Ukraine launched a major drone attack against Moscow and several other Russian cities on Monday night — possibly the largest Ukrainian offensive involving unmanned aerial vehicles since the war began in 2022.

The Russian military claimed it destroyed 144 of Ukraine’s drones, but some damage and fatalities were still reported.

The governor of the Moscow region, Andrey Vorobyov, said 20 Ukrainian drones were shot down in his area, but others were able to damage apartment buildings and houses in the towns of Lyubertsy and Ramenskoye. Local media photographed fires burning in a few high-rise buildings after the drone strikes.

“A woman was killed, and three more people sustained injuries. Five residential buildings near one of those damaged have been evacuated as emergency services were handling drone debris,” Vorobyov said. If his account is accurate, it would mark the first civilian death in the Moscow region since the war began.

Russian civil and military officials said more drones were intercepted over Tula, Belgorod, Kaluga, Voronezh, Lipetsk, Oryol, and Kursk, the province Ukrainian ground forces invaded in August.

Three airports outside Moscow were shut down temporarily during the attack, causing 48 flights to be diverted. The mayor of Moscow said debris from an intercepted drone damaged a house on the edge of the city, but no other Ukrainian drones were able to reach the Russian capital.

“There is no way that nighttime strikes on residential neighborhoods can be associated with military action,” Kremlin spokesman Dmitry Peskov said on Tuesday, condemning the attack.

“The Kyiv regime continues to demonstrate its nature. They are our enemies, and we must continue the special military operation to protect ourselves from such actions,” Peskov said.

Russia has attacked Ukrainian civilian neighborhoods many times during the invasion, including attacks on the Ukrainian capital of Kyiv. Ukrainian military chief Serhiy Popko said Russia attacked Kyiv again on Monday night with a swarm of 46 drones, 38 of which Ukraine’s air force allegedly shot down.

Drone warfare has figured prominently in the Russian invasion of Ukraine, with both sides innovating offensive and defensive tactics. Drone swarms — like those both sides reportedly launched on Monday — usually cause minimal damage because the drones are easily intercepted, but Ukraine does not have permission to use U.S. and European-supplied missiles to hit targets deep in Russia, so it must employ drones for long-range attacks. Russian oil facilities are frequent targets for these drone strikes.

Ukraine’s latest innovation, spotlighted in social media videos that the Ukrainian Defense Ministry released, is the “dragon drones” — low-altitude drones that drop extremely hot payloads of thermite on their targets. 

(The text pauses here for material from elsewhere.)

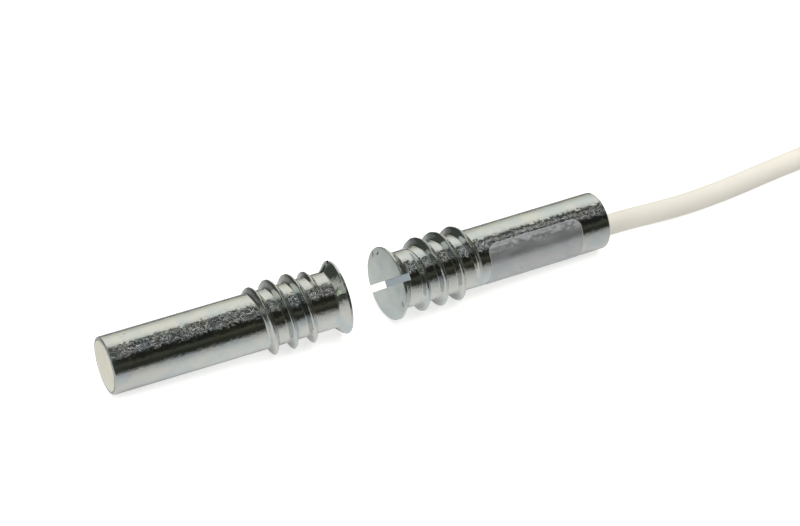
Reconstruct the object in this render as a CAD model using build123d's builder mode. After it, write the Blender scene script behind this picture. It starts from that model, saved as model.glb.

These thermite charges, which burn at temperatures of up to 4,000 degrees Fahrenheit, have proven extremely effective at burning away soft cover to expose Russian soldiers to follow-up attacks. 

The thermite spray can also disable or kill soldiers it comes into contact with, and it can disable armored vehicles if dropped through their hatches. Outside military analysts say the value of the weapon is probably more psychological than practical.